Improving energy efficiency in homes should be a national priority, industry body claims

Improving energy efficiency in homes should form part of a national infrastructure programme and therefore paid for through taxes, a recent report from industry body Energy UK has argued.

Currently, improvements to the energy efficiency of homes are paid for through a levy on consumer bills, but the report called for any subsidies for a national programme to be funded from general taxation to avoid unfairly hitting those in fuel poverty.

Those who are able to pay for improvements to the homes they own, including landlords, should be encouraged to do so with regulations and attractive loans, grants, tax incentives and stamp duty rebates, it said.

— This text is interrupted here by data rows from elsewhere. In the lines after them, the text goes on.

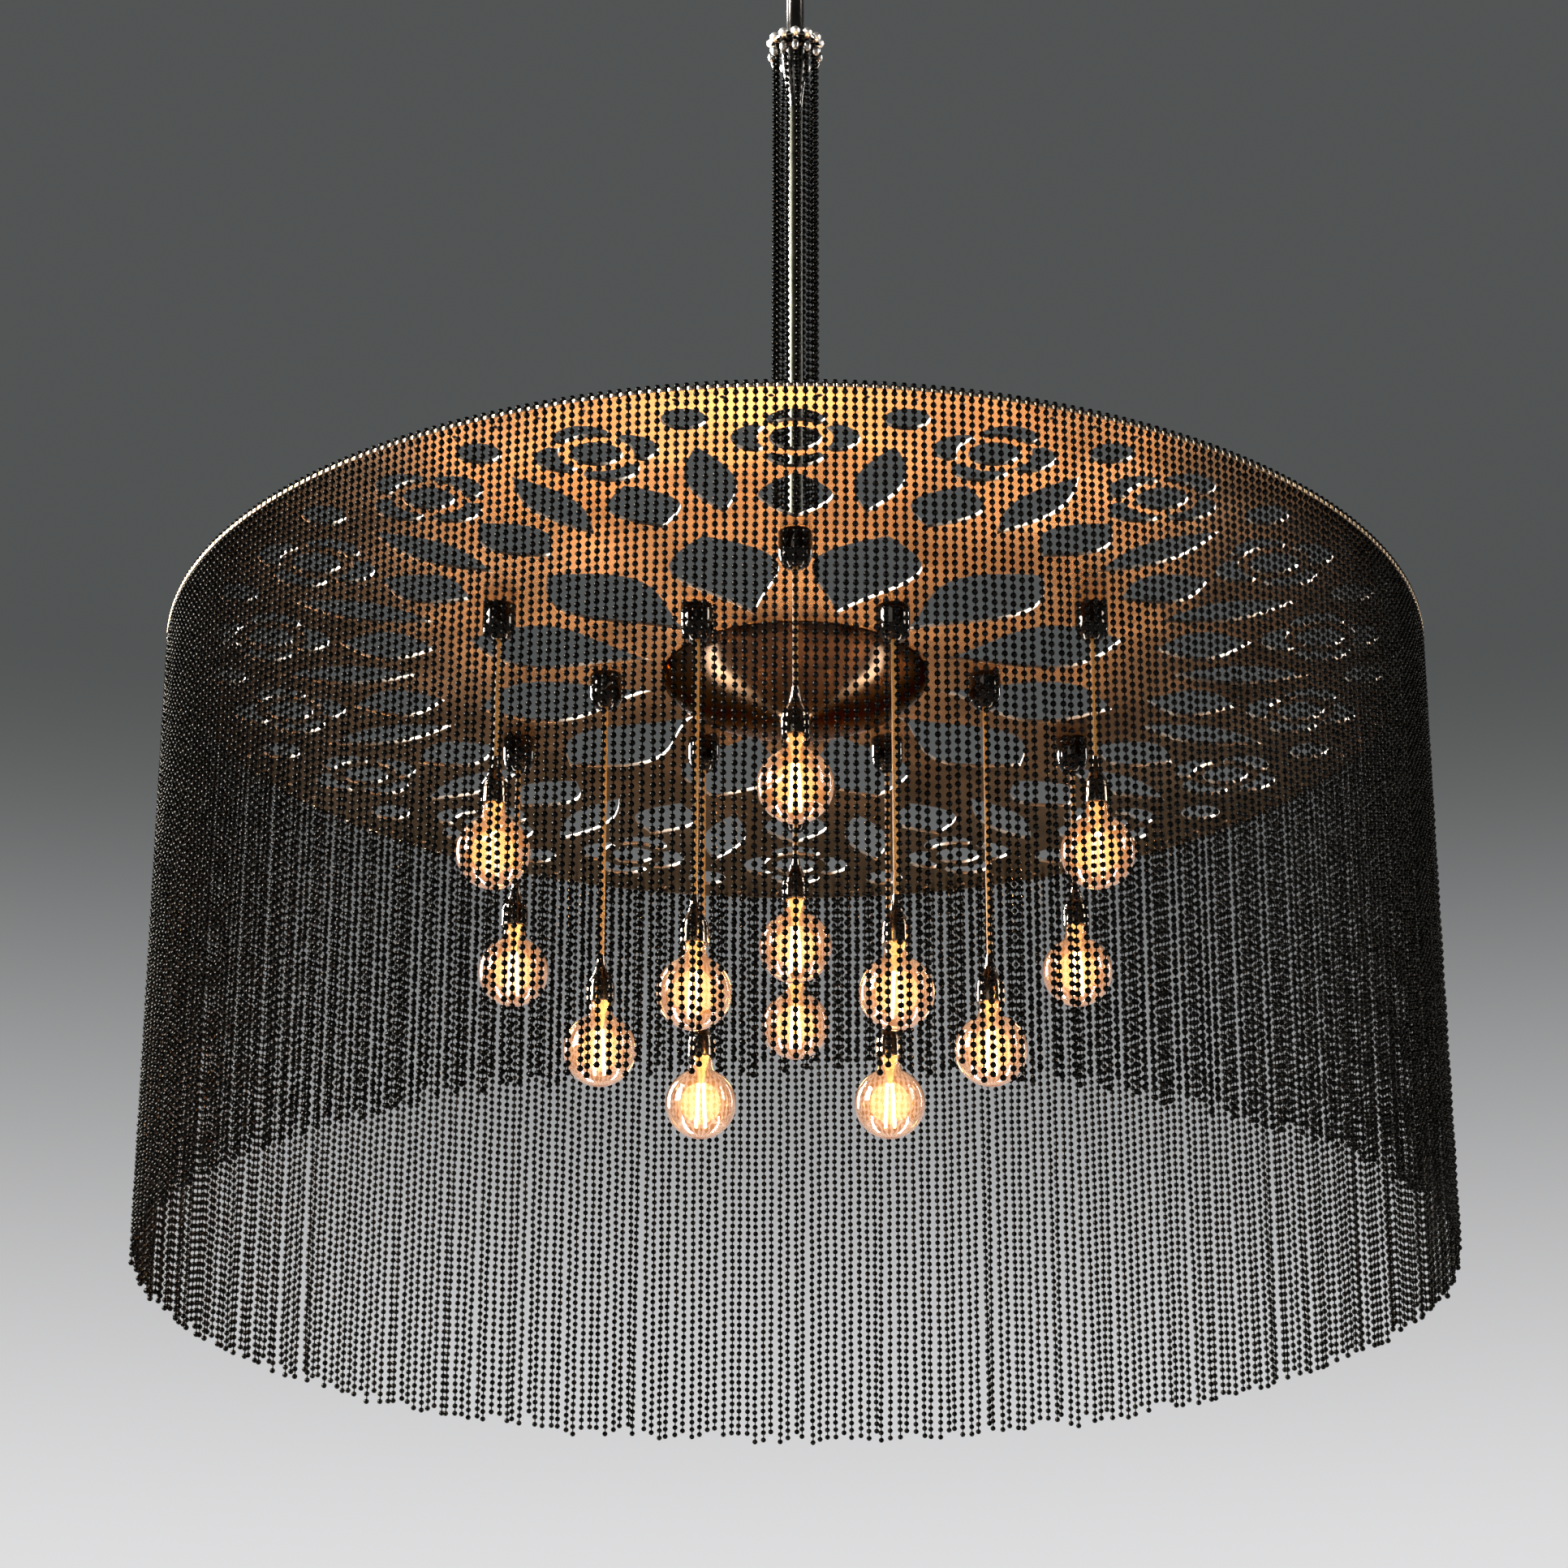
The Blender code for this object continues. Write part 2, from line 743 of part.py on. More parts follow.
def make_curtain(plate):
    """Ten sectors of chains, each fused to its stretch of the row of beads over the rim."""
    half_angle = half_turn / sector_count - rail_end_gap / (2 * drum_radius)
    steps = [half_angle * (2 * i / rail_steps - 1) for i in range(rail_steps + 1)]
    edge = [on_circle(drum_radius + rail_overhang, angle) for angle in steps]
    edge += [on_circle(drum_radius - rail_bearing, angle) for angle in reversed(steps)]
    rail = flat_mesh("curtain_rail", [edge], rail_thickness)
    pitch = full_turn / (sector_count * strands_per_sector)
    angles = [pitch * (i - (strands_per_sector - 1) / 2) for i in range(strands_per_sector)]
    mesh = strands_on(rail, "curtain", drum_radius, angles, rail_thickness / 2, -curtain_length)
    for i, turn in enumerate(ring_angles(sector_count)):
        place = (0.0, 0.0, plate_top + touch_gap)
        add_part(f"curtain_sector_{i + 1}", mesh, gunmetal, plate, place, turn)


def cord_mouth(bottom):
    """The end of a half section at a cord's exit: the lip, the flared mouth and the blind bore."""
    return [
        (grip_lip_radius, bottom),
        (grip_mouth_radius, bottom),
        (grip_bore_radius, bottom + grip_bore_depth),
        (0.0, bottom + grip_bore_depth),
    ]


def grip_section():
    """Half section of a cord grip, from the stud above the plate to the cord's exit."""
    stud_top = plate_thickness + 2 * touch_gap + grip_stud_height
    return [
        (0.0, stud_top),
        (grip_stud_radius, stud_top),
        (grip_stud_radius, 0.0),
        (grip_radius, 0.0),
        (grip_radius, -grip_side),
        (grip_nose_radius, grip_nose_rise - grip_length),
        *cord_mouth(-grip_length),
    ]


def dome_section():
    """Half section of the hollow dome, from its inner floor over the rim to the cord's exit."""
    return [
        (0.0, -dome_floor_drop),
        (dome_floor_radius, -dome_floor_drop),
        (dome_foot_radius - dome_wall, dome_floor_rise - dome_foot_drop),
        (dome_waist_radius - dome_wall, dome_floor_rise - dome_waist_drop),
        (dome_radius - dome_wall, -dome_side),
        (dome_radius - dome_wall, 0.0),
        (dome_radius, 0.0),
        (dome_radius, -dome_side),
        (dome_waist_radius, -dome_waist_drop),
        (dome_foot_radius, -dome_foot_drop),
        (dome_neck_radius, -dome_neck_drop),
        (dome_neck_radius, grip_nose_rise - dome_depth),
        *cord_mouth(-dome_depth),
    ]


def holder_section(arm):
    """Half section of a flex and its lampholder, whose bulb's centre lies an arm below."""
    foot = bulb_neck_top + touch_gap - arm
    socket = outside(cap_radius + socket_clearance, swing_sides)
    return [
        (0.0, 0.0),
        (flex_radius, 0.0),
        (flex_radius, foot + holder_length),
        (holder_waist_radius, foot + holder_waist_rise),
        (holder_shoulder_radius, foot + holder_shoulder_rise),
        (holder_radius, foot + holder_side),
        (holder_radius, foot),
        (socket, foot),
        (socket, foot + socket_depth),
        (0.0, foot + socket_depth),
    ]


def bulb_section():
    """Half section of a globe bulb with its screw cap, about the globe's centre."""
    first = math.asin(bulb_neck_radius / bulb_radius)
    angles = [first + (half_turn - first) * i / globe_steps for i in range(globe_steps)]
    globe = [(bulb_radius * math.sin(angle), bulb_radius * math.cos(angle)) for angle in angles]
    return [
        (0.0, bulb_neck_top + cap_length),
        (cap_radius, bulb_neck_top + cap_length),
        (cap_radius, bulb_neck_top),
        (bulb_neck_radius, bulb_neck_top),
        *globe,
        (0.0, -bulb_radius),
    ]


def make_pendants(plate):
    """The cord grips and the dome under the plate, with the pendants that swing in them."""
    dome = turned_mesh("middle_dome", dome_section(), dome_sides)
    grip = turned_mesh("cord_grip", grip_section(), grip_sides)
    bulb = turned_mesh("globe_bulb", bulb_section(), swing_sides)
    rings = [
        ("middle", 0.0, [0.0], middle_bulb_drop, dome_depth, dome),
        ("outer", outer_ring_radius, outer_angles, outer_bulb_drop, grip_length, grip),
        ("inner", inner_ring_radius, inner_angles, inner_bulb_drop, grip_length, grip),
    ]
    for ring, radius, angles, bulb_drop, carrier_length, carrier_mesh in rings:
        pivot = dome_top - carrier_length + grip_bore_depth - flex_top_gap
        bulb_z = plate_bottom - bulb_drop
        holder = turned_mesh("lampholder_" + ring, holder_section(pivot - bulb_z), swing_sides)
        for i, angle in enumerate(angles):
            x, y = on_circle(radius, angle)
            suffix = ring if len(angles) == 1 else f"{ring}_{i + 1}"
            carrier = "middle_dome" if ring == "middle" else "cord_grip_" + suffix
            add_part(carrier, carrier_mesh, black_nickel, plate, (x, y, dome_top), angle)
            lampholder = add_part(
                "lampholder_" + suffix, holder, wired_bronze, plate, (x, y, pivot), quarter_turn
            )
            add_part("bulb_" + suffix, bulb, clear_glass, lampholder, (x, y, bulb_z))


def make_chandelier():
    """Every sub-part, from the ceiling down."""
    bracket = make_ceiling_bracket()
    block = make_swivel_block(bracket)
    stem = make_stem(block)
    make_canopy(stem)
    rod = make_hanger_rod(stem)
    make_column(make_chain_collar(rod))
    plate = make_plate(make_hub_flange(rod))
    make_wiring(plate)
    make_curtain(plate)
    make_pendants(plate)


make_chandelier()
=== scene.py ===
"""Looks of the drum chandelier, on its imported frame. Metres, +Z up, angle 0 is the front at -Y."""
import math

import bmesh
import bpy
import numpy as np
from mathutils import Matrix, Vector


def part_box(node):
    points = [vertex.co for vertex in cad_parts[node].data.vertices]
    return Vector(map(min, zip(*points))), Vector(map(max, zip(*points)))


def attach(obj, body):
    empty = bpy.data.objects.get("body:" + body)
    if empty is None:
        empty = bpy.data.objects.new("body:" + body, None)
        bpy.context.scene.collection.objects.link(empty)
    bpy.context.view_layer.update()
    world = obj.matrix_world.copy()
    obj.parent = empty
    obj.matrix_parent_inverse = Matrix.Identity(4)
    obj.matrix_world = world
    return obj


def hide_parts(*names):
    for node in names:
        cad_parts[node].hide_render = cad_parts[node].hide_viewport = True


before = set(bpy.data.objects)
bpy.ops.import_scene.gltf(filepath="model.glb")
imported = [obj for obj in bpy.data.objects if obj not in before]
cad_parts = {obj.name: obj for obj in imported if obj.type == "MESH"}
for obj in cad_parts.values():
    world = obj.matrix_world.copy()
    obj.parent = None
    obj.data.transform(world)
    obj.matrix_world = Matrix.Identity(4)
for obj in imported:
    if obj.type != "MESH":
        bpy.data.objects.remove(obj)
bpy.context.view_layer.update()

# Photo's camera
photo_width = 1932.0
focal_pixels = 5499.0
axis_offset_pixels = 14.0
camera_pitch = math.radians(22.42)
camera_distance = 3.282
camera_height = -2.1985
sensor_width = 36.0

# Ball chain
chain_pitch = 0.0064
bead_radius = 0.0023
bead_sides = 8
bead_rings = 4
link_radius = 0.0006
link_sides = 3
hang_gap = 0.0024
perch_height = 0.0017
touch_gap = 0.0003

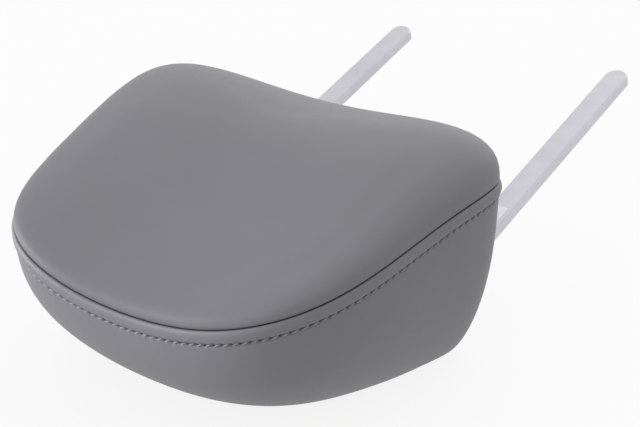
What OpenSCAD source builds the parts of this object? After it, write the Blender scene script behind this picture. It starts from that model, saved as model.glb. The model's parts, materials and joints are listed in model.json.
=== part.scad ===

Improving the efficiency of homes will cut consumer costs as they will use less energy, with a report by the Government’s Committee on Climate Change revealing bills were down over the past eight years because of more efficient appliances

A national infrastructure efficiency programme, for which fuel poverty campaigners have long argued, will help build a strong supply chain and encourage competition, the report argued.

Greater energy efficiency of homes is also needed to make sure that efforts to tackle the greenhouse gas emissions from heating, most of which is supplied by gas, are as effective as possible.

Lawrence Slade, chief executive of Energy UK, said: “Our new report highlights the need for a long-term, certain and holistic policy framework that will ensure the UK meets its carbon targets at the least cost to consumers.

“The industry believes that energy efficiency should be a national priority to make the transition to a low carbon economy more affordable for both consumers and businesses.